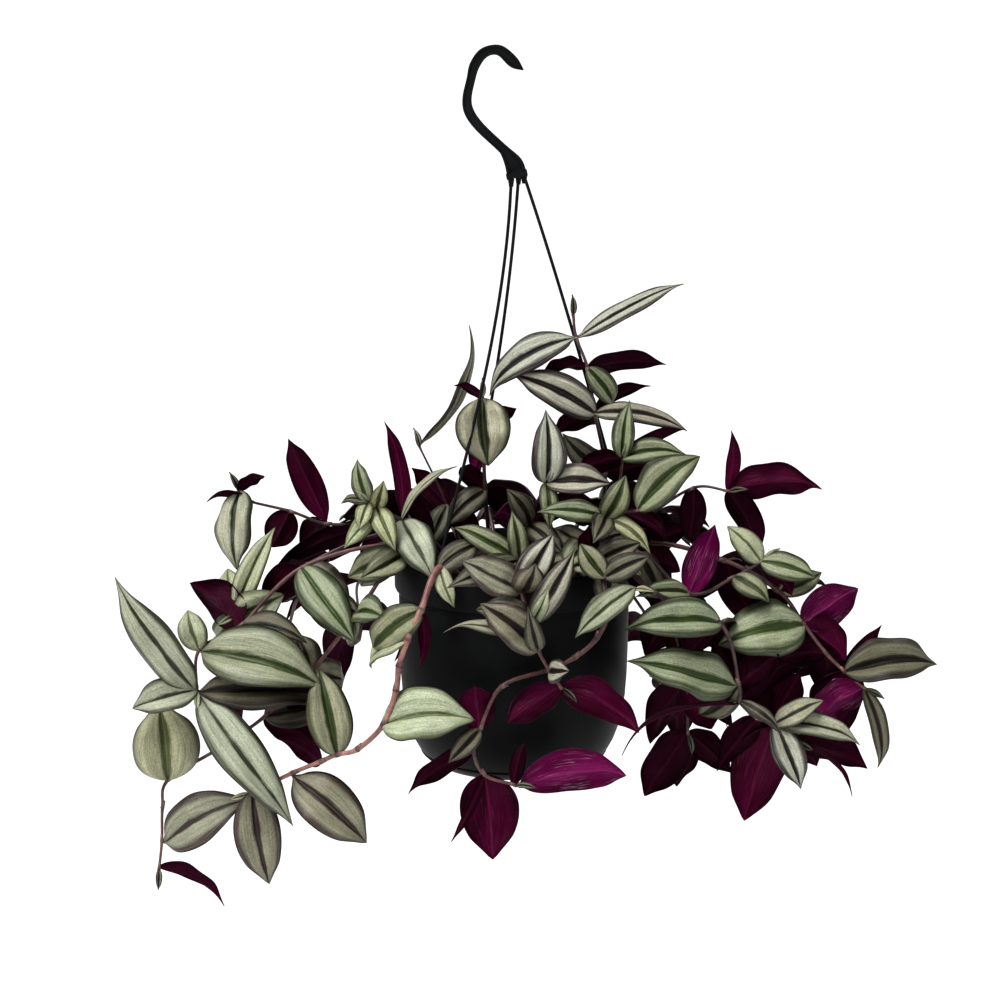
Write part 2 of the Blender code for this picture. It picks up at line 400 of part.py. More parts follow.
def clear_scene():
    for found in list(bpy.data.objects):
        bpy.data.objects.remove(found, do_unlink=True)


def material(name, colour, roughness):
    made = bpy.data.materials.new(name)
    made.use_nodes = True
    shader = made.node_tree.nodes["Principled BSDF"]
    shader.inputs["Base Color"].default_value = (*colour, 1)
    shader.inputs["Roughness"].default_value = roughness
    return made


def add_object(name, mesh, colour, roughness=0.5):
    mesh.shade_smooth()
    mesh.set_sharp_from_angle(angle=math.radians(40))
    made = bpy.data.objects.new(name, mesh)
    mesh.materials.clear()
    mesh.materials.append(material(name, colour, roughness))
    bpy.context.collection.objects.link(made)
    return made


def mesh_from(shape, name):
    bmesh.ops.recalc_face_normals(shape, faces=shape.faces)
    mesh = bpy.data.meshes.new(name)
    shape.to_mesh(mesh)
    shape.free()
    return mesh


def turned(name, outline, colour, roughness):
    """A body of revolution about the pot's axis, from an outline that starts and ends on it."""
    shape = bmesh.new()
    points = [shape.verts.new(place(r, 0, z)) for r, z in outline]
    lines = [shape.edges.new(pair) for pair in zip(points, points[1:])]
    bmesh.ops.spin(
        shape, geom=points + lines, cent=RIM_CENTRE, axis=(0, 0, 1), angle=math.tau,
        steps=POT_TURN_STEPS, use_merge=True,
    )
    bmesh.ops.remove_doubles(shape, verts=shape.verts, dist=0.00001)
    return add_object(name, mesh_from(shape, name), colour, roughness)


def through(points, steps):
    """Points along a smooth Catmull-Rom curve, with the given steps between each pair of nodes."""
    ends = [2 * points[0] - points[1]] + points + [2 * points[-1] - points[-2]]
    found = []
    for a, b, c, d in zip(ends, ends[1:], ends[2:], ends[3:]):
        for step in range(steps):
            t = step / steps
            found.append(0.5 * (2 * b + (c - a) * t + (2 * a - 5 * b + 4 * c - d) * t**2
                                + (3 * b - a - 3 * c + d) * t**3))
    return found + [points[-1]]


def add_hook():
    """The hook's outline follows its centre line down one side and back up the other."""
    line = through([Vector(row) for row in HOOK_LINE], 3)
    near, far = [], []
    for index, row in enumerate(line):
        before = line[max(index - 1, 0)]
        after = line[min(index + 1, len(line) - 1)]
        along = Vector((after.x - before.x, after.y - before.y)).normalized()
        near.append(Vector((row.x - along.y * row.z, 0, row.y + along.x * row.z)) * CM)
        far.append(Vector((row.x + along.y * row.z, 0, row.y - along.x * row.z)) * CM)
    shape = bmesh.new()
    face = shape.faces.new([shape.verts.new(point) for point in near + far[::-1]])
    grown = bmesh.ops.extrude_face_region(shape, geom=[face])["geom"]
    moved = [item for item in grown if isinstance(item, bmesh.types.BMVert)]
    bmesh.ops.translate(shape, verts=moved, vec=(0, HOOK_DEPTH * CM, 0))
    bmesh.ops.translate(shape, verts=shape.verts, vec=(0, -HOOK_DEPTH * CM / 2, 0))
    hook = add_object("hanger_hook", mesh_from(shape, "hanger_hook"), COLOURS["plastic"], 0.45)
    foot = bmesh.new()
    bmesh.ops.create_cube(foot, size=CM)
    bmesh.ops.scale(foot, verts=foot.verts, vec=HOOK_FOOT)
    bmesh.ops.rotate(foot, verts=foot.verts, cent=(0, 0, 0), matrix=Matrix.Rotation(HOOK_FOOT_TILT, 3, "Y"))
    bmesh.ops.translate(foot, verts=foot.verts, vec=place(*HOOK_FOOT_CENTRE))
    join(hook, [add_object("hook_foot", mesh_from(foot, "hook_foot"), COLOURS["plastic"])])
    soften = hook.modifiers.new("soft_edges", "BEVEL")
    soften.width = 0.0005
    soften.segments = 1
    return hook


def join(target, helpers):
    """Unites the helpers with the target one by one, and hides them from the build."""
    for index, helper in enumerate(helpers):
        helper.hide_render = True
        helper.display_type = "WIRE"
        union = target.modifiers.new(f"joined_{index}", "BOOLEAN")
        union.operation = "UNION"
        union.solver = "EXACT"
        union.object = helper


def tube(name, points, radius, sides_extra):
    """A closed round tube along the points, as a mesh."""
    curve = bpy.data.curves.new(name, "CURVE")
    curve.dimensions = "3D"
    curve.bevel_depth = radius * CM
    curve.bevel_resolution = sides_extra
    curve.use_fill_caps = True
    spline = curve.splines.new("POLY")
    spline.points.add(len(points) - 1)
    for knot, point in zip(spline.points, points):
        knot.co = (*point, 1)
    guide = bpy.data.objects.new(name + "_guide", curve)
    bpy.context.collection.objects.link(guide)
    mesh = bpy.data.meshes.new_from_object(guide.evaluated_get(bpy.context.evaluated_depsgraph_get()))
    bpy.data.objects.remove(guide, do_unlink=True)
    shape = bmesh.new()
    shape.from_mesh(mesh)
    bmesh.ops.remove_doubles(shape, verts=shape.verts, dist=0.00001)
    bpy.data.meshes.remove(mesh)
    return mesh_from(shape, name)


def strand_points(azimuth, start, bow):
    """From under the hook's tilted foot, out in a slight bow and down over the outside of the rim."""
    angle = math.radians(azimuth)
    out = Vector((math.sin(angle), -math.cos(angle), 0))
    foot = Vector(HOOK_FOOT_CENTRE)
    drop = HOOK_FOOT[2] / 2 / math.cos(HOOK_FOOT_TILT) + 2 * GAP
    top = Vector((*start, foot.z - drop - (start[0] - foot.x) * math.tan(HOOK_FOOT_TILT)))
    rim = out * (POT_RADIUS + STRAND_RADIUS + GAP)
    route = []
    for step in range(STRAND_STEPS + 1):
        share = step / STRAND_STEPS
        route.append(top.lerp(rim, share) - out * bow * 4 * share * (1 - share)**1.5)
    return [place(*point) for point in route + [rim - Vector((0, 0, 1.2))]]


def back_vine(azimuth, reach, low):
    """A vine that climbs out over the rim and trails behind the pot, as a row of the vines' table."""
    angle = math.radians(azimuth)
    out = Vector((math.sin(angle), -math.cos(angle), 0))
    side = Vector((math.cos(angle), math.sin(angle), 0))
    route = [out * 4.8 + Vector((0, 0, -1.0)), out * 7.4 + Vector((0, 0, 1.3))]
    for step in (1, 2, 3, 4, 5):
        share = step / 5
        swing = 0.8 * math.sin(step * 2.1 + azimuth)
        route.append(out * (7.4 + (reach - 7.4) * share**0.7) + side * swing
                     + Vector((0, 0, 1.3 + (low - 1.3) * share**1.5)))
    leaves = []
    for index, node in enumerate(route[1:], 1):
        turn = 1 if index % 2 else -1
        tip = node + out * 2.4 + side * turn * 4.6 + Vector((0, 0, 1.4 - index * 0.75))
        leaves.append((index, tip, 2.7, out + Vector((0, 0, 0.9)), BACK_LOOKS[index % 6]))
    end = route[-1]
    leaves.append((len(route) - 1, end + out * 2.5 - Vector((0, 0, 5.6)), 3.0, out, BACK_LOOKS[azimuth % 6]))
    return (0.16, route, leaves)


def half_width(share):
    """Half the leaf's width at a share of its length, where 1 is the widest."""
    return share**0.7 * (1 - share)**1.05 / 0.308


def leaf_mesh(name, base, tip, width, face, thickness, rings=OWN_LEAF_RINGS, first=0.0):
    """A flattened tube of four sides, folded along its midrib, arched, and closed to a point at each end."""
    along = (tip - base).normalized()
    length = (tip - base).length
    up = (face - along * face.dot(along)).normalized()
    side = along.cross(up)
    shape = bmesh.new()
    grid = bmesh.ops.create_grid(shape, x_segments=rings, y_segments=4, size=1)["verts"]
    for vert in grid:
        share = first + (1 - first) * (vert.co.x + 1) / 2
        corner = round((vert.co.y + 1) * 2) % 4
        reach = half_width(share) * width / 2
        across = (-1, 0, 1, 0)[corner]
        lift = (0, 1, 0, -1)[corner] * thickness / 2 * min(1, half_width(share) * 2)
        rise = 0.10 * length * 4 * share * (1 - share) + 0.22 * abs(across) * reach
        vert.co = base + along * length * share + side * across * reach + up * (rise + lift)
    bmesh.ops.remove_doubles(shape, verts=shape.verts, dist=0.00001)
    return mesh_from(shape, name)


def tree_of(mesh):
    points = [vert.co.copy() for vert in mesh.vertices]
    return BVHTree.FromPolygons(points, [tuple(face.vertices) for face in mesh.polygons])


def leaf_start(route, node, tip, radius, own):
    """Where a leaf leaves its stem: just inside the stem, or clear of its skin for a leaf of its own."""
    here = route[node]
    along = (tip - here).normalized()
    if not own:
        back = (route[node - 1] - here).normalized() if node == len(route) - 1 else Vector()
        return here + (back - along * 0.3) * radius * CM
    if node < len(route) - 1:
        stem_way = (route[node + 1] - route[node - 1]).normalized()
        along = (along - stem_way * along.dot(stem_way)).normalized()
    return here + along * (radius + 0.16) * CM


# Turns tried one after another when a leaf would touch something: swing about its face, then tilt.
TURNS = sorted(
    ((swing, tilt) for swing in range(-48, 49, 8) for tilt in range(-48, 49, 8)),
    key=lambda turn: (turn[0]**2 + turn[1]**2, turn),
)


def turned_tip(base, tip, face, swing, tilt):
    along = tip - base
    side = along.cross(face).normalized()
    turn = Matrix.Rotation(math.radians(tilt), 3, side) @ Matrix.Rotation(math.radians(swing), 3, face)
    return base + turn @ along, turn @ face


def find_room(base, tip, width, face, own, stem, taken):
    """The tip and facing for which the leaf clears everything set so far, as near as can be to those given."""
    for scale in (1.0, 0.85, 0.7):
        for swing, tilt in TURNS:
            new_tip, new_face = turned_tip(base, base + (tip - base) * scale, face, swing, tilt)
            form = (base, new_tip, width * scale, new_face, GUARD_THICKNESS * CM)
            whole = tree_of(leaf_mesh("trial", *form))
            tail = tree_of(leaf_mesh("trial", *form, first=0.12))
            if all(clear(whole, tail, own, stem, other) for other in taken):
                return new_tip, new_face, width * scale, whole, tail
    return None


def clear(whole, tail, own, stem, other):
    """Leaves that are joined to one stem may meet near it, and a joined leaf starts inside its stem."""
    kind, other_stem, other_whole, other_tail = other
    if stem == other_stem and not own:
        if kind == "stem":
            return True
        if kind == "joined":
            return not tail.overlap(other_tail)
    return not whole.overlap(other_whole)


def all_vines():
    vines = {}
    for name, (radius, route, leaves) in VINES.items():
        vines[name] = (radius, [Vector(point) for point in route], leaves)
    for name, (azimuth, reach, low) in BACK_VINES.items():
        vines[name] = back_vine(azimuth, reach, low)
    return vines


def add_plant(obstacles):
    vines = all_vines()
    stems = {}
    taken = [("part", "", tree_of(found.data), None) for found in obstacles]
    for name, (radius, route, _) in vines.items():
        mesh = tube(name, [place(*point) for point in through(route, 2)], radius, 1)
        stems[name] = add_object(name, mesh, COLOURS["stem"])
        taken.append(("stem", name, tree_of(mesh), None))
    rows = []
    for name, (radius, route, leaves) in vines.items():
        for node, tip, width, face, look in leaves:
            rows.append((name, node, Vector(tip), width, Vector(face).normalized(), look))
    lengths = sorted(((row[2] - vines[row[0]][1][row[1]]).length for row in rows), reverse=True)
    joined = {name: [] for name in vines}
    count = 0
    for name, node, tip, width, face, look in rows:
        radius, route, _ = vines[name]
        own = (tip - route[node]).length >= lengths[OWN_LEAVES - 1]
        points = [place(*point) for point in route]
        base = leaf_start(points, node, place(*tip), radius, own)
        room = find_room(base, place(*tip), width * CM, face, own, name, taken)
        if room is None:
            print("no room for a leaf of", name, "at node", node)
            continue
        new_tip, new_face, new_width, whole, tail = room
        taken.append(("own" if own else "joined", name, whole, tail))
        count += own
        label = f"leaf_{count:02d}" if own else f"{name}_leaf_{len(joined[name])}"
        rings = OWN_LEAF_RINGS if own else JOINED_LEAF_RINGS
        mesh = leaf_mesh(label, base, new_tip, new_width, new_face, LEAF_THICKNESS * CM, rings)
        leaf = add_object(label, mesh, COLOURS[look])
        if not own:
            joined[name].append(leaf)
    for name, leaves in joined.items():
        if leaves:
            join(stems[name], leaves)


clear_scene()
pot = turned("pot", POT_OUTLINE, COLOURS["plastic"], 0.5)
saucer = turned("drip_saucer", SAUCER_OUTLINE, COLOURS["plastic"], 0.5)
soil = turned("soil", SOIL_OUTLINE, COLOURS["soil"], 0.95)
add_hook()
strands = []
for strand_name, strand in STRANDS.items():
    strand_mesh = tube(strand_name, strand_points(*strand), STRAND_RADIUS, 1)
    strands.append(add_object(strand_name, strand_mesh, COLOURS["plastic"], 0.45))
add_plant([pot, saucer, soil] + strands)
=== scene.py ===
import math
import random

import bmesh
import bpy
from mathutils import Matrix, Vector, noise
from mathutils.kdtree import KDTree


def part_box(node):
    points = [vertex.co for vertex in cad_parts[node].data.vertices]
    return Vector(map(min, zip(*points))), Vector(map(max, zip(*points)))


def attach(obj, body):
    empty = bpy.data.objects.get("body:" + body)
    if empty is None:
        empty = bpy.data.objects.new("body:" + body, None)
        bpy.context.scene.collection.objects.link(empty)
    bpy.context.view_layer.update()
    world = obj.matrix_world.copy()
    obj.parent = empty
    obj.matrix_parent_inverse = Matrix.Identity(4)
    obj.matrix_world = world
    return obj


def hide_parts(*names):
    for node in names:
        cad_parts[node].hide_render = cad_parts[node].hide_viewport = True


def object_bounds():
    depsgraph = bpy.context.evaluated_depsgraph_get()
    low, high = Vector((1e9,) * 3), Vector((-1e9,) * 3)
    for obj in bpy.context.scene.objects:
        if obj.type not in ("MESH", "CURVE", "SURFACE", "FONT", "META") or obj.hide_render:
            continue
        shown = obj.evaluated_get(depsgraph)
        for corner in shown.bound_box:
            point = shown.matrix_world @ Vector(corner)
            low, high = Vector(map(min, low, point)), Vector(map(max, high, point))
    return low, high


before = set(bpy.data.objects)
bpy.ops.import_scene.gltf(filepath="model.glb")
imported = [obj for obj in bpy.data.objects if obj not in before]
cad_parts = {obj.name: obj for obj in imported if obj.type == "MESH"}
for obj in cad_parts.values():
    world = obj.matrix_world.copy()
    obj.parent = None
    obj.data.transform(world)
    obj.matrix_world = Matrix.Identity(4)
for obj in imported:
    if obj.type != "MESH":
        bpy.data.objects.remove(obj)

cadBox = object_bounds()
cm = 0.01
weld = 0.00001
potLow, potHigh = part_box("pot")
rim = Vector(((potLow[0] + potHigh[0]) / 2, (potLow[1] + potHigh[1]) / 2, potHigh[2]))
potRadius = (potHigh[0] - potLow[0]) / 2 / cm


def place(x, y, z):
    return rim + Vector((x, y, z)) * cm  # centimetres from the centre of the rim


# Camera, lights and floor. The aim and the lights' spots are in centimetres from the rim, other
# lengths in metres.
stageLook = {
    "elevation": 12, "distance": 1.6, "aim": (-0.875, 0, 3.425), "lens": 92.16, "sensor": 36,
    "floorDrop": 0.38, "floorSize": 90, "floorColour": (0.92, 0.92, 0.92), "floorRoughness": 0.8,
    "areas": {"keyLight": ((-110, -120, 110), 12, 0.8), "fillLight": ((130, -110, 20), 3, 1.4)},
    "sunPower": 2.8, "sunAngle": 30, "sunWay": (0.40, 0.32, -1), "worldPower": 0.28,
}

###

# Problem details
Everything from the first line above up to and including the line that contains "bpy.data.objects.remove(found, do_unlink=True)" should be printed exactly; please print only that.

# Completed task
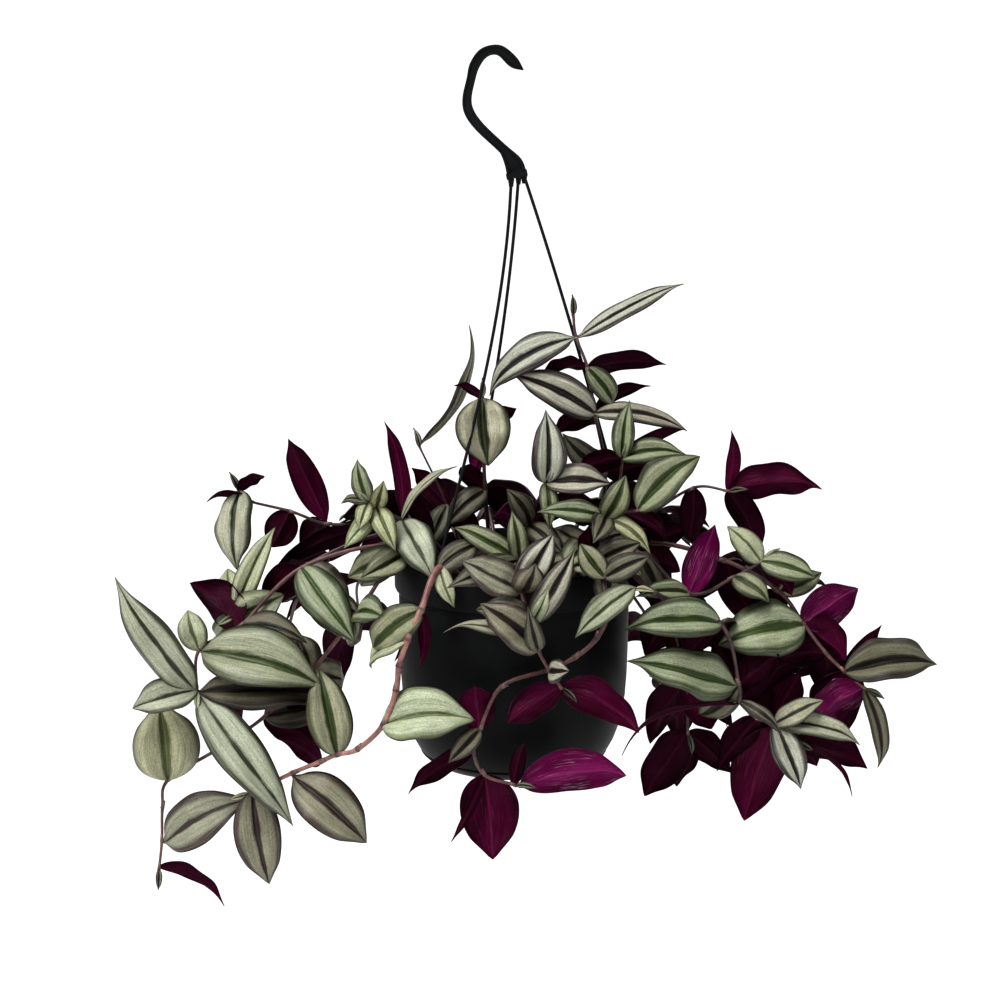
Write part 2 of the Blender code for this picture. It picks up at line 400 of part.py. More parts follow.
def clear_scene():
    for found in list(bpy.data.objects):
        bpy.data.objects.remove(found, do_unlink=True)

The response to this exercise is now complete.